▶ [INFORMATION SHOWN]:
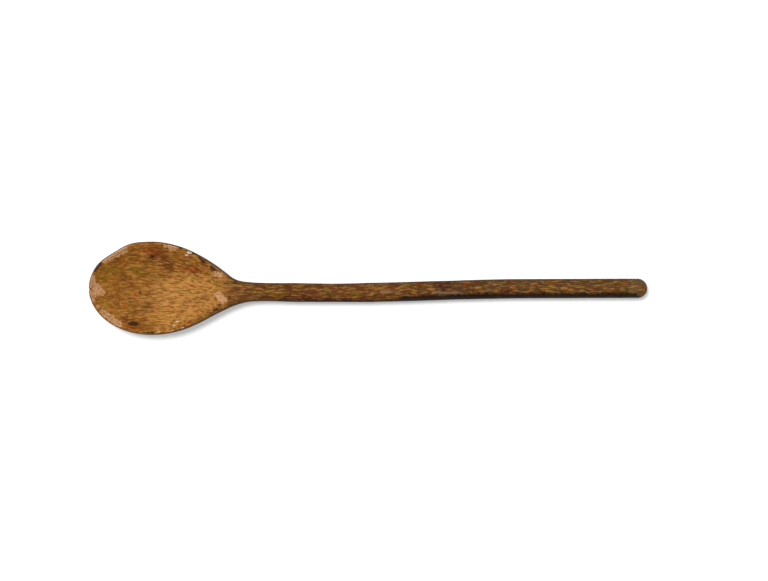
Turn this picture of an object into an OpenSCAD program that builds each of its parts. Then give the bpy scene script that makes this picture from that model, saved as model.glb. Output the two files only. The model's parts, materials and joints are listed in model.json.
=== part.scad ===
// Wooden mixing spoon, carved from one piece of wood, lying on its back.
// X runs from the bowl's tip to the end of the handle, Y across, Z up from the table.
// The far side is +Y and the near side is -Y. Distances along the spoon count from the tip.

/* [Overall] */
// Length from the tip of the bowl to the end of the handle
spoon_len = 355; // [300:5:420]

/* [Bowl] */
// Width of the bowl at its widest place
bowl_w = 59.5; // [52:0.5:68]
// Distance from the tip to the widest place
widest_at = 40; // [34:1:46]
// Height of the rim above the table
rim_h = 14; // [12:0.5:17]
// Width of the rounding outside the rim, at the tip and along the sides
rim_w = 1.5; // [1:0.1:2.5]
// Height of the rounding outside the rim
rim_drop = 3.5; // [2:0.5:5]
// Width of the level top of the rim, between its rounding and the hollow
rim_land = 0.6; // [0.4:0.1:1.2]
// Distance from the tip to the lowest place of the belly
belly_at = 42; // [38:1:48]
// Depth that use has worn off the belly, which leaves the flat that it rests on
belly_wear = 0.4; // [0.2:0.1:0.8]
// Depth that scraping has worn off the far edge near the tip
edge_wear = 0.8; // [0:0.1:1.5]
// Distance from the tip to the middle of the worn edge
edge_wear_at = 14; // [12:0.5:20]
// Length of the worn edge
edge_wear_len = 20; // [12:1:22]

/* [Hollow] */
// Depth of the hollow below the rim
hollow_d = 8.6; // [6:0.1:9.5]
// Distance from the tip to the end of the hollow at the neck
hollow_end = 86.5; // [80:0.5:92]

/* [Shoulders] */
// Distance from the tip to the steepest place of the far shoulder
far_shoulder_at = 89.5; // [84:0.5:94]
// Distance of the far edge from the middle line there
far_shoulder_y = 8.2; // [7:0.1:10]
// Slope of the far edge there, in degrees
far_shoulder_slope = 39.5; // [30:0.5:42]
// Distance from the tip to the steepest place of the near shoulder
near_shoulder_at = 63; // [58:0.5:68]
// Distance of the near edge from the middle line there
near_shoulder_y = 25.5; // [24:0.1:26]
// Slope of the near edge there, in degrees
near_shoulder_slope = 21; // [17:0.5:24]
// Width of the sloping flank beside the hollow's neck end
flank_w = 3.2; // [2:0.1:4.5]

/* [Neck] */
// Distance from the tip to the place where the shoulders run out
neck_at = 103; // [100:0.5:106]
// Width of the neck there
neck_w = 12.7; // [12:0.1:14]
// Distance of the neck's middle from the bowl's middle line, towards the near side
neck_shift = 2.35; // [0:0.05:3]
// Diameter of the handle at its thinnest place, just past the neck
thin_d = 12; // [11:0.1:13]
// Distance from the tip to that thinnest place
thin_at = 111.5; // [109:0.5:115]
// Height of the thinnest place above the table, at its underside
neck_lift = 1.6; // [0:0.2:4]

/* [Handle] */
// Diameter of the straight grip
grip_d = 12.6; // [11.5:0.1:15]
// Length of the straight grip, without its rounded end
grip_len = 70; // [50:1:90]
// Distance from the tip to the place where the handle has its full thickness
full_at = 205; // [180:5:225]
// Sideways bow of the handle, towards the near side
bow = 2.87; // [0:0.05:4]
// Distance from the tip to the place where the handle bows most
bow_at = 156; // [140:1:170]

/* [Hidden] */

wood = "#8c5c2a";
edge_rings = 5;        // rings from the tip to the hollow
tip_rings = 17;        // rings from there to the widest place
neck_rings = 36;       // rings from there to the thinnest place
shaft_rings = 14;      // rings from there to the grip
top_steps = 20;        // steps across the hollow
round_steps = 5;       // steps round each edge, from the rim down to the widest line
belly_steps = 24;      // steps across the underside
tip_arc = 20;          // half the arc that the top steps take in front of the rim, degrees
shaft_arc = 30;        // half the arc that they take on the round shaft, degrees
least_share = 0.4;     // share of the top that the inner steps take where the hollow is narrow
hollow_power = 0.85;   // 1 is a parabola across the hollow, less has a flatter floor
ramp_power = 1.1;      // the same along its ramp up to the neck, where more is softer
end_power = 10;        // 2 is an ellipse round the hollow's neck end, more is squarer
belly_power = 1.4;     // 2 is an ellipse under the bowl, 1 a parabola
neck_slope = 0.09;     // how much each edge still narrows, per mm, where the shoulders run out
flank_from = 50;       // distance from the tip where the rim begins to widen into a flank
flank_full = 80;       // distance from the tip where the flank has its full width
flat_from = 93;        // distance from the tip where the top of the neck begins to round off
flat_to = 120;         // distance from the tip where the top of the handle is round
lift_end = 104;        // distance from the tip where the underside meets the shaft's
end_r = grip_d / 2;
grip_at = spoon_len - end_r - grip_len;
hollow_from = rim_w + rim_land;
seam_lead = 1;         // the carved shaft starts to draw in this far ahead of the grip
seam_len = 3;          // and ends this far inside it
seam = 0.2;            // and is thinner by this much there, which buries its end
rest_cut = [50, 34, 5]; // size of the cut that leaves the worn flat

// A smooth rise from 0 at a to 1 at b
function rise(x, a, b) = let(t = min(1, max(0, (x - a) / (b - a)))) t * t * (3 - 2 * t);

// A smooth hump, 1 in the middle and 0 at half the width on each side
function hump(x, middle, width) =
    let(t = min(1, abs(x - middle) / (width / 2))) (1 - t * t) * (1 - t * t);

// The cubic between two knots, each [place, value, slope]
function cubic(p, q, x) =
    let(h = q[0] - p[0], t = (x - p[0]) / h, e = t * t * (3 - 2 * t))
    p[1] * (1 - e) + q[1] * e + h * t * (1 - t) * (p[2] * (1 - t) - q[2] * t);

// The curve through a list of knots, level past its ends
function curve(knots, x, i = 0) =
    x <= knots[0][0] ? knots[0][1]
    : i > len(knots) - 2 ? knots[len(knots) - 1][1]
    : x <= knots[i + 1][0] ? cubic(knots[i], knots[i + 1], x)
    : curve(knots, x, i + 1);

// Half an ellipse's chord at distance x from its end
function ellipse(x, length, half_width) =
    half_width * sqrt(max(0, 1 - pow(1 - max(0, x) / length, 2)));

far_shoulder = [
    [widest_at, bowl_w / 2, 0],
    [far_shoulder_at, far_shoulder_y, -tan(far_shoulder_slope)],
    [neck_at, neck_w / 2 - neck_shift, -neck_slope]
];
near_shoulder = [
    [widest_at, bowl_w / 2, 0],
    [near_shoulder_at, near_shoulder_y, -tan(near_shoulder_slope)],
    [neck_at, neck_w / 2 + neck_shift, -neck_slope]
];
shaft_width = [[neck_at, neck_w, -2 * neck_slope], [thin_at, thin_d, 0], [full_at, grip_d, 0]];
shaft_shift = [[neck_at, neck_shift, 0], [bow_at, bow, 0], [grip_at, 0, 0]];
axis_height = [[thin_at, neck_lift + thin_d / 2, 0], [grip_at, end_r, 0]];

// Distance of each edge from the middle line
function edge_worn(x) = edge_wear * hump(x, edge_wear_at, edge_wear_len);
function far_edge(x) =
    x < widest_at ? ellipse(x, widest_at, bowl_w / 2) - edge_worn(x)
    : x < neck_at ? curve(far_shoulder, x)
    : curve(shaft_width, x) / 2 - curve(shaft_shift, x);
function near_edge(x) =
    x < widest_at ? ellipse(x, widest_at, bowl_w / 2)
    : x < neck_at ? curve(near_shoulder, x)
    : curve(shaft_width, x) / 2 + curve(shaft_shift, x);
function half_w(x) = (far_edge(x) + near_edge(x)) / 2;
function mid_y(x) = (far_edge(x) - near_edge(x)) / 2;

// Width of the rounding outside the rim
function round_w(x) = rim_w + (flank_w - rim_w) * rise(x, flank_from, flank_full);

// Half the width left inside a border along the edge of the bowl's tip half
function tip_half(x, border) =
    max(0, ellipse(x - border, widest_at - border, bowl_w / 2 - border) - edge_worn(x) / 2);

// Half the width of the top between its roundings, and of the hollow
function top_half(x) =
    x < widest_at ? tip_half(x, rim_w)
    : (half_w(x) - round_w(x)) * (1 - rise(x, flat_from, flat_to));
function hollow_half(x) =
    x < widest_at ? tip_half(x, hollow_from)
    : x < hollow_end ? (top_half(x) - rim_land) * sqrt(1 - pow(ramp(x), end_power))
    : 0;

// How far x is along the hollow's ramp up to the neck, from 0 to 1
function ramp(x) = (x - widest_at) / (hollow_end - widest_at);

// Height of the widest line, of the top and of the underside
function edge_z(x) =
    let(to_shaft = rise(x, flank_from, thin_at))
    (rim_h - rim_drop) * (1 - to_shaft) + curve(axis_height, x) * to_shaft;
function top_z(x) =
    let(to_shaft = rise(x, hollow_end, thin_at))
    x < rim_w ? edge_z(x) + ellipse(x, rim_w, rim_drop)
    : rim_h * (1 - to_shaft) + (curve(axis_height, x) + curve(shaft_width, x) / 2) * to_shaft;
function under_z(x) =
    x < belly_at
    ? edge_z(x) - (edge_z(x) + belly_wear) * pow(1 - pow(1 - x / belly_at, 2), 1 / belly_power)
    : let(to_shaft = rise(x, belly_at, lift_end))
    -belly_wear * (1 - to_shaft) + (curve(axis_height, x) - curve(shaft_width, x) / 2) * to_shaft;
function under_power(x) = belly_power + (2 - belly_power) * rise(x, flank_from, thin_at);

// Depth of the hollow at distance x, and at s to the side of its middle
function hollow_z(x, s) =
    let(
        half = hollow_half(x), v = half > 0 ? abs(s) / half : 1,
        u = x < widest_at ? (widest_at - x) / (widest_at - hollow_from) : ramp(x)
    )
    u >= 1 || v >= 1 ? 0
    : hollow_d * pow(1 - u * u, x < widest_at ? hollow_power : ramp_power) * pow(1 - v * v, hollow_power);

// One ring of points round the spoon, from the far rim over the top and back under the belly
function ring(x, shrink = 0) =
    let(
        y = mid_y(x), w = half_w(x) - shrink, z = edge_z(x),
        up = top_z(x) - z - shrink, down = z - under_z(x) - shrink, power = 2 / under_power(x),
        to_shaft = rise(x, hollow_end, flat_to),
        arc = x <= rim_w ? tip_arc : shaft_arc * to_shaft,
        top = top_half(x), turn = w - top, crest = top + turn * sin(arc),
        inner = max(hollow_half(x), crest * (least_share * (1 + to_shaft)))
    )
    concat(
        [for (i = [0 : top_steps])
            let(s = inner * (1 - 2 * i / top_steps), a = max(0, abs(s) - top) / turn)
            [x, y + s, z + up * sqrt(1 - a * a) - hollow_z(x, s)]],
        [for (i = [0 : round_steps])
            let(a = arc + (90 - arc) * i / round_steps)
            [x, y - top - turn * sin(a), z + up * cos(a)]],
        [for (i = [1 : belly_steps - 1])
            let(a = 180 * i / belly_steps)
            [x, y - w * cos(a), z - down * pow(sin(a), power)]],
        [for (i = [round_steps : -1 : 0])
            let(a = arc + (90 - arc) * i / round_steps)
            [x, y + top + turn * sin(a), z + up * cos(a)]]
    );

stations = concat(
    [for (i = [1 : edge_rings]) hollow_from * (1 - cos(90 * i / edge_rings))],
    [for (i = [1 : tip_rings]) hollow_from + (widest_at - hollow_from) * (1 - cos(90 * i / tip_rings))],
    [for (i = [1 : neck_rings]) widest_at + (thin_at - widest_at) * i / neck_rings],
    [for (i = [1 : shaft_rings]) thin_at + (grip_at - seam_lead - thin_at) * i / shaft_rings]
);

// The carved bowl, neck and shaft, as one skin round the rings
module carved_body() {
    rings = concat([for (x = stations) ring(x)], [ring(grip_at + seam_len, seam)]);
    count = len(rings[0]);
    last = len(rings) - 1;
    points = concat([[0, mid_y(0), edge_z(0)]], [for (r = rings, p = r) p]);
    tip_faces = [for (j = [0 : count - 1]) [0, 1 + j, 1 + (j + 1) % count]];
    side_faces = [
        for (i = [0 : last - 1], j = [0 : count - 1])
            let(
                p = 1 + i * count + j, q = 1 + i * count + (j + 1) % count,
                side = [[p, p + count, q + count], [p, q + count, q]]
            )
            for (face = side) face
    ];
    end_faces = [for (j = [1 : count - 2]) [1 + last * count, 2 + last * count + j, 1 + last * count + j]];
    polyhedron(points = points, faces = concat(tip_faces, side_faces, end_faces), convexity = 6);
}

// The straight round grip with its half-ball end
module grip() {
    translate([grip_at, 0, end_r])
        rotate([0, 90, 0])
            cylinder(r = end_r, h = grip_len, $fn = 96);
    translate([grip_at + grip_len, 0, end_r])
        rotate([0, 90, 0])
            sphere(r = end_r, $fn = 96);
}

module spoon() {
    color(wood)
        translate([-spoon_len / 2, 0, 0])
            union() {
                difference() {
                    carved_body();
                    translate([belly_at - rest_cut[0] / 2, -rest_cut[1] / 2, -rest_cut[2]])
                        cube(rest_cut);
                }
                grip();
            }
}

spoon();
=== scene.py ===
import json
import math

import bpy
import numpy as np
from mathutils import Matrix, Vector


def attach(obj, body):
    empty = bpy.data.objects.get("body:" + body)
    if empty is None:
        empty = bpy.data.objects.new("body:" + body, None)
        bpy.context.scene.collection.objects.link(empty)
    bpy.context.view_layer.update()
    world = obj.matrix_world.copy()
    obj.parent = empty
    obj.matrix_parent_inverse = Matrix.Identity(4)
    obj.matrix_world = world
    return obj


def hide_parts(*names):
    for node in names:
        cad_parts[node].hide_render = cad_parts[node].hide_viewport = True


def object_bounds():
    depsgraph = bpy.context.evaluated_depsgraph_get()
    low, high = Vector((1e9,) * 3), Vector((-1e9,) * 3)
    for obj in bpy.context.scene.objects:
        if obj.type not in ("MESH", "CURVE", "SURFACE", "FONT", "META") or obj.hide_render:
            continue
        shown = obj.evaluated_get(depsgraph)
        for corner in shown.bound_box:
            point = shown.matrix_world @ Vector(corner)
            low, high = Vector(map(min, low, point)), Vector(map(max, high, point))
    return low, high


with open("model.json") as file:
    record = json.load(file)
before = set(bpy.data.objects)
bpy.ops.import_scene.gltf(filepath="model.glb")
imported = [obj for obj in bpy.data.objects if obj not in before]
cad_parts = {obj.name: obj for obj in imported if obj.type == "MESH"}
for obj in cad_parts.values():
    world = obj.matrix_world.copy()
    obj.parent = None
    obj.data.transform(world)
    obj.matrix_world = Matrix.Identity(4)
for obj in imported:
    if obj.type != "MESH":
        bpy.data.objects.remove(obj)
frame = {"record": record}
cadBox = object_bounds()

lowCorner, highCorner = cadBox
spoonLength, bowlWidth, rimHeight = (size * 1000 for size in highCorner - lowCorner)  # mm
gripSizes = next(m for m in frame["record"]["mounts"] if m["name"] == "handle_grip")["dims"]
gripRadius, gripLength = gripSizes["r_mm"], gripSizes["length_mm"]
print("Frame loaded: spoon", round(spoonLength, 1), "mm long")


def addNode(tree, kind, inputs=None, **settings):
    node = tree.nodes.new(kind)
    for name, value in settings.items():
        setattr(node, name, value)
    for key, value in (inputs or {}).items():
        socket = node.inputs[key] if isinstance(key, int) else next(
            s for s in node.inputs if s.enabled and s.name == key)
        if isinstance(value, bpy.types.Node):
            value = next(s for s in value.outputs if s.enabled)
        if isinstance(value, bpy.types.NodeSocket):
            tree.links.new(value, socket)
        else:
            socket.default_value = value
    count = len(tree.nodes)
    node.location = (220 * (count % 14), -320 * (count // 14))
    return node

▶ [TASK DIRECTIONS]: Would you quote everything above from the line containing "its half-ball end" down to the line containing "for node in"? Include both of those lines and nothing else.

▶ [RESULT FOR THIS EXERCISE]:
// The straight round grip with its half-ball end
module grip() {
    translate([grip_at, 0, end_r])
        rotate([0, 90, 0])
            cylinder(r = end_r, h = grip_len, $fn = 96);
    translate([grip_at + grip_len, 0, end_r])
        rotate([0, 90, 0])
            sphere(r = end_r, $fn = 96);
}

module spoon() {
    color(wood)
        translate([-spoon_len / 2, 0, 0])
            union() {
                difference() {
                    carved_body();
                    translate([belly_at - rest_cut[0] / 2, -rest_cut[1] / 2, -rest_cut[2]])
                        cube(rest_cut);
                }
                grip();
            }
}

spoon();
=== scene.py ===
import json
import math

import bpy
import numpy as np
from mathutils import Matrix, Vector


def attach(obj, body):
    empty = bpy.data.objects.get("body:" + body)
    if empty is None:
        empty = bpy.data.objects.new("body:" + body, None)
        bpy.context.scene.collection.objects.link(empty)
    bpy.context.view_layer.update()
    world = obj.matrix_world.copy()
    obj.parent = empty
    obj.matrix_parent_inverse = Matrix.Identity(4)
    obj.matrix_world = world
    return obj


def hide_parts(*names):
    for node in names:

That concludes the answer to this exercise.